(Recorded data)
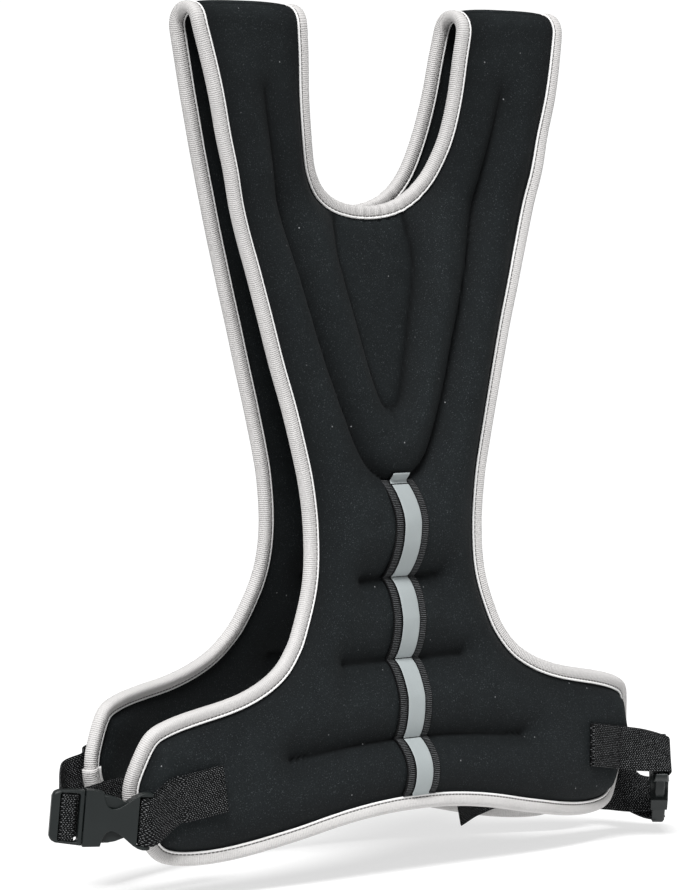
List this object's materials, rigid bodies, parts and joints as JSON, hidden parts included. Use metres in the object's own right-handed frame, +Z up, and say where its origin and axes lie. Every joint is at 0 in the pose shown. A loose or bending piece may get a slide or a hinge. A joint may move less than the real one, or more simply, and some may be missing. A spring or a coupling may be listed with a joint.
{
  "type": "weighted vest",
  "caption": "Y-shaped padded neoprene weighted vest, as worn, with pale edge tape, a reflective strip down the front and fastened buckle straps at the sides",
  "frame": {"origin": "midway between the shoulder straps, level with the underside of their crest, where the wearer's shoulders carry the vest", "axes": "+Z up, the front panel faces -Y, +X towards the right of a viewer who looks at the front"},
  "size_m": [0.4801, 0.1188, 0.4818],
  "materials": {
    "neoprene": "knit-faced neoprene, black, dull with a faint sheen",
    "edge_tape": "ribbed polyester tape, pale warm grey, matt",
    "webbing": "herringbone webbing, black with light specks, matt",
    "reflective": "silver-grey reflective tape, satin",
    "buckle": "moulded acetal, dark green-grey, fine matt"
  },
  "bodies": {
    "root": {"front_panel": "neoprene", "back_panel": "neoprene", "outer_binding": "edge_tape", "neck_binding": "edge_tape", "binding_end_tab": "edge_tape", "front_webbing": "webbing", "reflective_tape": "reflective", "left_socket_strap": "webbing", "left_buckle_socket": "buckle", "left_buckle_plug": "buckle", "left_adjust_strap": "webbing", "right_socket_strap": "webbing", "right_buckle_socket": "buckle", "right_buckle_plug": "buckle", "right_adjust_strap": "webbing"}
  },
  "joints": []
}
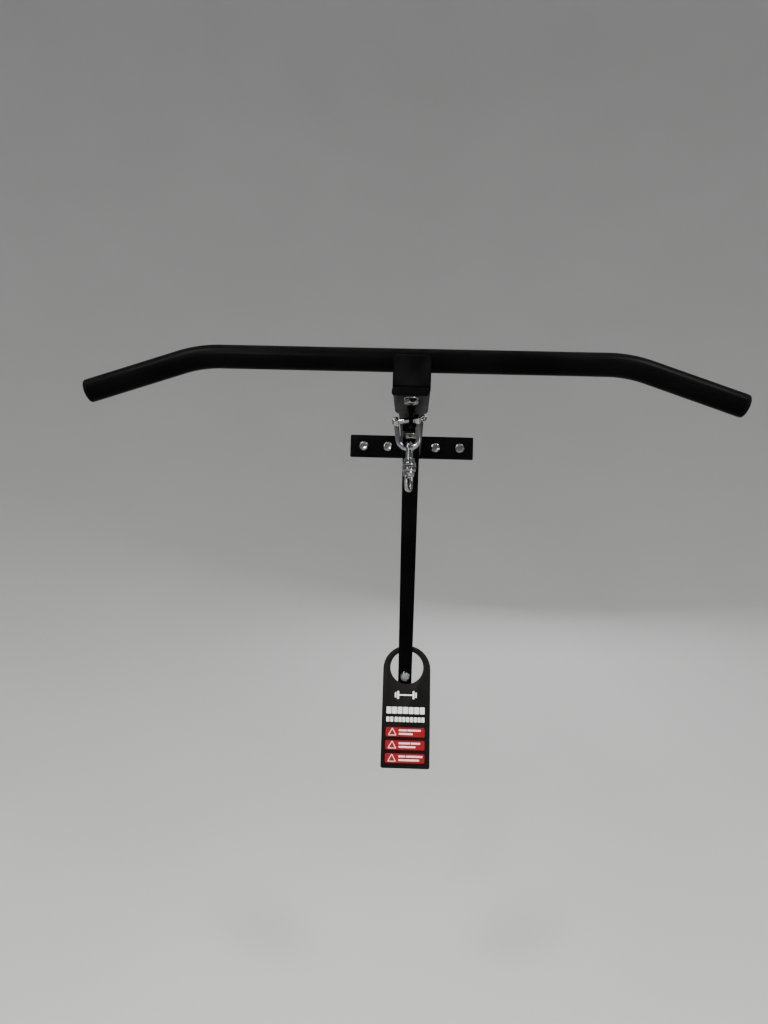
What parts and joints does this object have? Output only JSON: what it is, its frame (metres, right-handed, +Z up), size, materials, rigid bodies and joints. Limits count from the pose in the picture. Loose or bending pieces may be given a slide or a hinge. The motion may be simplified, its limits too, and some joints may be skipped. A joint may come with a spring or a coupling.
{
  "type": "wall mounted pull-up bar",
  "caption": "Wall-mounted pull-up bar with downturned grips on a braced arm, with a hanging shackle and swivel and a loose tag.",
  "frame": {"origin": "centre of the wall plate's back face, on the wall", "axes": "+Y into the wall, square to it, so the arm reaches out along -Y; +X along the bar, to the right of a user who faces the wall; +Z up"},
  "size_m": [0.8916, 0.7043, 0.7238],
  "materials": {
    "black_powder_coat": "satin black powder coat with a fine texture",
    "bright_zinc": "bright zinc plating, slightly dulled",
    "black_plastic": "moulded black plastic, satin",
    "black_card": "rigid black board with a matt face, printed in white and red"
  },
  "bodies": {
    "frame": {"wall_plate": "black_powder_coat", "wall_bolt_1": "bright_zinc", "wall_bolt_2": "bright_zinc", "wall_bolt_3": "bright_zinc", "wall_bolt_4": "bright_zinc", "wall_washer_1": "bright_zinc", "wall_washer_2": "bright_zinc", "wall_washer_3": "bright_zinc", "wall_washer_4": "bright_zinc", "arm_tube": "black_powder_coat", "arm_weld": "black_powder_coat", "sleeve_tube": "black_powder_coat", "sleeve_weld": "black_powder_coat", "front_end_cap": "black_plastic", "front_stop": "black_powder_coat", "pull_up_bar": "black_powder_coat", "bar_end_cap_left": "black_plastic", "bar_end_cap_right": "black_plastic", "bar_bolt": "bright_zinc", "bar_bolt_washer": "bright_zinc", "bar_nut": "bright_zinc", "hanger_lug": "black_powder_coat", "lug_weld": "black_powder_coat", "diagonal_strut": "black_powder_coat", "strut_bolt": "bright_zinc", "strut_bolt_washer": "bright_zinc", "strut_top_washer": "bright_zinc", "strut_nut": "bright_zinc", "foot_bolt": "bright_zinc", "foot_washer": "bright_zinc"},
    "shackle": {"shackle_bow": "bright_zinc", "shackle_pin": "bright_zinc"},
    "swivel_upper": {"swivel_upper_eye": "bright_zinc", "swivel_pin": "bright_zinc", "swivel_thrust_washer": "bright_zinc"},
    "swivel_lower": {"swivel_lower_eye": "bright_zinc"},
    "tag": {"hang_tag": "black_card"}
  },
  "joints": [
    {"name": "shackle_swing", "type": "hinge", "parent": "frame", "child": "shackle", "pos_m": [-0.0068, -0.585, -0.0415], "axis": [0.9903, 0, 0.1392], "range_deg": [-55, 55]},
    {"name": "swivel_swing", "type": "hinge", "parent": "shackle", "child": "swivel_upper", "pos_m": [-0.00113, -0.585, -0.08185], "axis": [0.9903, 0, 0.1392], "range_deg": [-30, 30]},
    {"name": "swivel_spin", "type": "hinge", "parent": "swivel_upper", "child": "swivel_lower", "pos_m": [-0.00113, -0.585, -0.109], "axis": [0, 0, 1], "continuous": true},
    {"name": "tag_swing", "type": "hinge", "parent": "frame", "child": "tag", "pos_m": [0.0035, -0.0202, -0.45731], "axis": [-1, 0, 0], "range_deg": [0, 60]}
  ]
}
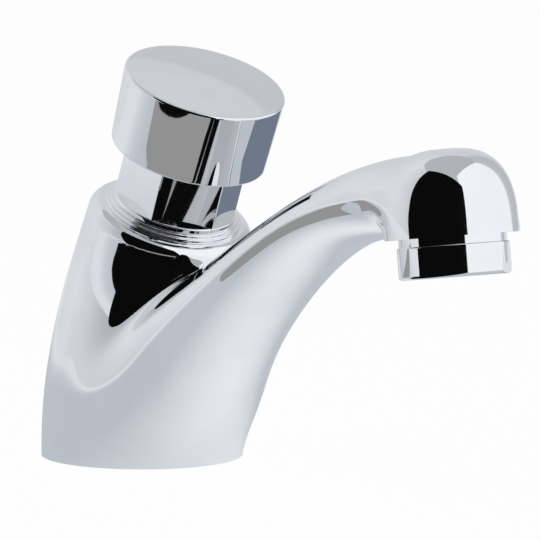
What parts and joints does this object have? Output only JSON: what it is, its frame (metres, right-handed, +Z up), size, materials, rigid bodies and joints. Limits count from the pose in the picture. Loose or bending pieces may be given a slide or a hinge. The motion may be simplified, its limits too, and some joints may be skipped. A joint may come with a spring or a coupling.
{
  "type": "push timed tap",
  "caption": "Deck-mounted timed tap: a leaning column with a push button on a hexagonal neck, and a cast spout with an aerator.",
  "frame": {"origin": "centre of the inlet thread's mouth, in the plane of the base on the deck", "axes": "+Z up from the deck, +X towards the outlet, +Y to the tap's left seen from behind"},
  "size_m": [0.1632, 0.0496, 0.1],
  "materials": {
    "chrome": "polished",
    "brass": "machined",
    "rubber": "matt",
    "plastic": "moulded",
    "steel": "drawn"
  },
  "bodies": {
    "tap": {"tap_body": "chrome", "bonnet_nut": "chrome", "collar_ring": "chrome", "bonnet_o_ring": "rubber", "stem_bush": "plastic", "stem_o_ring": "rubber", "cartridge_sleeve": "brass", "sleeve_o_ring": "rubber", "return_spring": "steel", "valve_seat": "brass", "inlet_strainer": "steel", "base_gasket": "rubber", "aerator_housing": "chrome", "aerator_insert": "plastic", "aerator_screen": "steel", "aerator_washer": "rubber"},
    "spring_follower": {"thrust_washer": "steel"},
    "button": {"push_cap": "chrome", "push_stem": "steel", "stem_lock_nut": "brass", "piston": "brass", "piston_cup_seal": "rubber", "timing_pin": "steel", "stem_clip": "steel", "valve_washer": "rubber", "washer_holder": "brass", "holder_screw": "brass"}
  },
  "joints": [
    {"name": "button_push", "type": "slide", "parent": "tap", "child": "spring_follower", "axis": [-0.4019, 0, -0.9157], "range_m": [0, 0.008], "stiffness_N_per_m": 1800, "springref_m": -0.008, "deforming": ["return_spring"]},
    {"name": "button_turn", "type": "hinge", "parent": "spring_follower", "child": "button", "pos_m": [0.0142, 0, 0.0603], "axis": [0.4019, 0, 0.9157], "continuous": true}
  ]
}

## INSTRUCTIONS FOR THE TASK:
Quote each line above in full, word for word.

## WRITTEN SOLUTION:
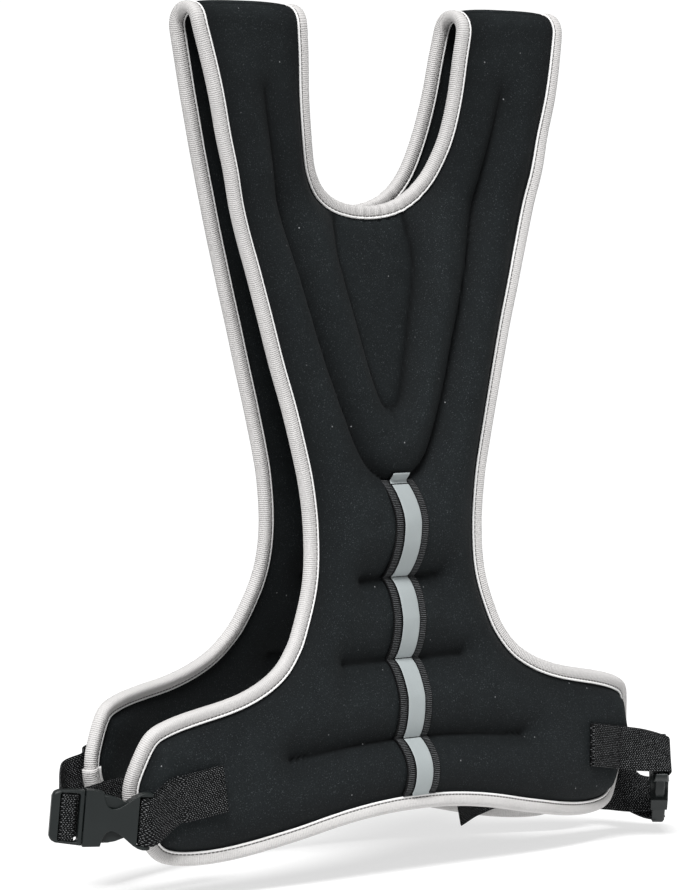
List this object's materials, rigid bodies, parts and joints as JSON, hidden parts included. Use metres in the object's own right-handed frame, +Z up, and say where its origin and axes lie. Every joint is at 0 in the pose shown. A loose or bending piece may get a slide or a hinge. A joint may move less than the real one, or more simply, and some may be missing. A spring or a coupling may be listed with a joint.
{
  "type": "weighted vest",
  "caption": "Y-shaped padded neoprene weighted vest, as worn, with pale edge tape, a reflective strip down the front and fastened buckle straps at the sides",
  "frame": {"origin": "midway between the shoulder straps, level with the underside of their crest, where the wearer's shoulders carry the vest", "axes": "+Z up, the front panel faces -Y, +X towards the right of a viewer who looks at the front"},
  "size_m": [0.4801, 0.1188, 0.4818],
  "materials": {
    "neoprene": "knit-faced neoprene, black, dull with a faint sheen",
    "edge_tape": "ribbed polyester tape, pale warm grey, matt",
    "webbing": "herringbone webbing, black with light specks, matt",
    "reflective": "silver-grey reflective tape, satin",
    "buckle": "moulded acetal, dark green-grey, fine matt"
  },
  "bodies": {
    "root": {"front_panel": "neoprene", "back_panel": "neoprene", "outer_binding": "edge_tape", "neck_binding": "edge_tape", "binding_end_tab": "edge_tape", "front_webbing": "webbing", "reflective_tape": "reflective", "left_socket_strap": "webbing", "left_buckle_socket": "buckle", "left_buckle_plug": "buckle", "left_adjust_strap": "webbing", "right_socket_strap": "webbing", "right_buckle_socket": "buckle", "right_buckle_plug": "buckle", "right_adjust_strap": "webbing"}
  },
  "joints": []
}
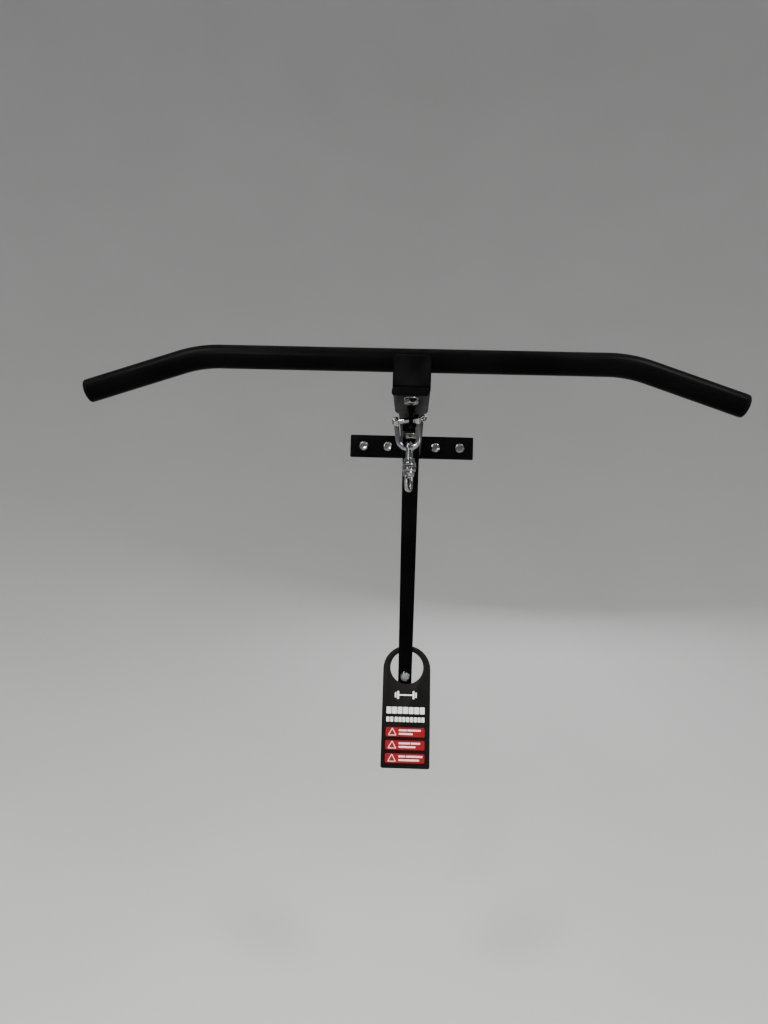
What parts and joints does this object have? Output only JSON: what it is, its frame (metres, right-handed, +Z up), size, materials, rigid bodies and joints. Limits count from the pose in the picture. Loose or bending pieces may be given a slide or a hinge. The motion may be simplified, its limits too, and some joints may be skipped. A joint may come with a spring or a coupling.
{
  "type": "wall mounted pull-up bar",
  "caption": "Wall-mounted pull-up bar with downturned grips on a braced arm, with a hanging shackle and swivel and a loose tag.",
  "frame": {"origin": "centre of the wall plate's back face, on the wall", "axes": "+Y into the wall, square to it, so the arm reaches out along -Y; +X along the bar, to the right of a user who faces the wall; +Z up"},
  "size_m": [0.8916, 0.7043, 0.7238],
  "materials": {
    "black_powder_coat": "satin black powder coat with a fine texture",
    "bright_zinc": "bright zinc plating, slightly dulled",
    "black_plastic": "moulded black plastic, satin",
    "black_card": "rigid black board with a matt face, printed in white and red"
  },
  "bodies": {
    "frame": {"wall_plate": "black_powder_coat", "wall_bolt_1": "bright_zinc", "wall_bolt_2": "bright_zinc", "wall_bolt_3": "bright_zinc", "wall_bolt_4": "bright_zinc", "wall_washer_1": "bright_zinc", "wall_washer_2": "bright_zinc", "wall_washer_3": "bright_zinc", "wall_washer_4": "bright_zinc", "arm_tube": "black_powder_coat", "arm_weld": "black_powder_coat", "sleeve_tube": "black_powder_coat", "sleeve_weld": "black_powder_coat", "front_end_cap": "black_plastic", "front_stop": "black_powder_coat", "pull_up_bar": "black_powder_coat", "bar_end_cap_left": "black_plastic", "bar_end_cap_right": "black_plastic", "bar_bolt": "bright_zinc", "bar_bolt_washer": "bright_zinc", "bar_nut": "bright_zinc", "hanger_lug": "black_powder_coat", "lug_weld": "black_powder_coat", "diagonal_strut": "black_powder_coat", "strut_bolt": "bright_zinc", "strut_bolt_washer": "bright_zinc", "strut_top_washer": "bright_zinc", "strut_nut": "bright_zinc", "foot_bolt": "bright_zinc", "foot_washer": "bright_zinc"},
    "shackle": {"shackle_bow": "bright_zinc", "shackle_pin": "bright_zinc"},
    "swivel_upper": {"swivel_upper_eye": "bright_zinc", "swivel_pin": "bright_zinc", "swivel_thrust_washer": "bright_zinc"},
    "swivel_lower": {"swivel_lower_eye": "bright_zinc"},
    "tag": {"hang_tag": "black_card"}
  },
  "joints": [
    {"name": "shackle_swing", "type": "hinge", "parent": "frame", "child": "shackle", "pos_m": [-0.0068, -0.585, -0.0415], "axis": [0.9903, 0, 0.1392], "range_deg": [-55, 55]},
    {"name": "swivel_swing", "type": "hinge", "parent": "shackle", "child": "swivel_upper", "pos_m": [-0.00113, -0.585, -0.08185], "axis": [0.9903, 0, 0.1392], "range_deg": [-30, 30]},
    {"name": "swivel_spin", "type": "hinge", "parent": "swivel_upper", "child": "swivel_lower", "pos_m": [-0.00113, -0.585, -0.109], "axis": [0, 0, 1], "continuous": true},
    {"name": "tag_swing", "type": "hinge", "parent": "frame", "child": "tag", "pos_m": [0.0035, -0.0202, -0.45731], "axis": [-1, 0, 0], "range_deg": [0, 60]}
  ]
}
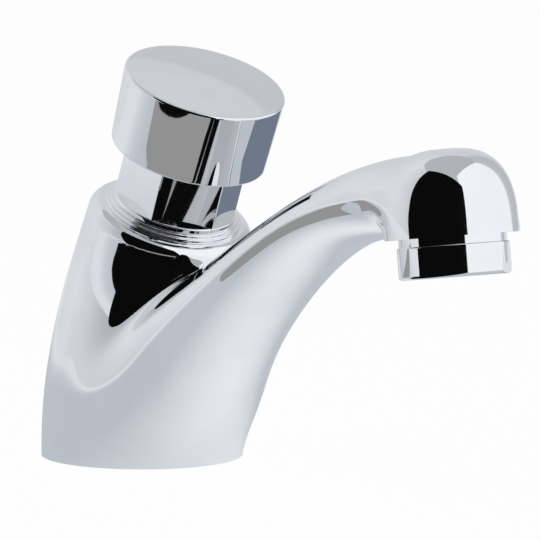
What parts and joints does this object have? Output only JSON: what it is, its frame (metres, right-handed, +Z up), size, materials, rigid bodies and joints. Limits count from the pose in the picture. Loose or bending pieces may be given a slide or a hinge. The motion may be simplified, its limits too, and some joints may be skipped. A joint may come with a spring or a coupling.
{
  "type": "push timed tap",
  "caption": "Deck-mounted timed tap: a leaning column with a push button on a hexagonal neck, and a cast spout with an aerator.",
  "frame": {"origin": "centre of the inlet thread's mouth, in the plane of the base on the deck", "axes": "+Z up from the deck, +X towards the outlet, +Y to the tap's left seen from behind"},
  "size_m": [0.1632, 0.0496, 0.1],
  "materials": {
    "chrome": "polished",
    "brass": "machined",
    "rubber": "matt",
    "plastic": "moulded",
    "steel": "drawn"
  },
  "bodies": {
    "tap": {"tap_body": "chrome", "bonnet_nut": "chrome", "collar_ring": "chrome", "bonnet_o_ring": "rubber", "stem_bush": "plastic", "stem_o_ring": "rubber", "cartridge_sleeve": "brass", "sleeve_o_ring": "rubber", "return_spring": "steel", "valve_seat": "brass", "inlet_strainer": "steel", "base_gasket": "rubber", "aerator_housing": "chrome", "aerator_insert": "plastic", "aerator_screen": "steel", "aerator_washer": "rubber"},
    "spring_follower": {"thrust_washer": "steel"},
    "button": {"push_cap": "chrome", "push_stem": "steel", "stem_lock_nut": "brass", "piston": "brass", "piston_cup_seal": "rubber", "timing_pin": "steel", "stem_clip": "steel", "valve_washer": "rubber", "washer_holder": "brass", "holder_screw": "brass"}
  },
  "joints": [
    {"name": "button_push", "type": "slide", "parent": "tap", "child": "spring_follower", "axis": [-0.4019, 0, -0.9157], "range_m": [0, 0.008], "stiffness_N_per_m": 1800, "springref_m": -0.008, "deforming": ["return_spring"]},
    {"name": "button_turn", "type": "hinge", "parent": "spring_follower", "child": "button", "pos_m": [0.0142, 0, 0.0603], "axis": [0.4019, 0, 0.9157], "continuous": true}
  ]
}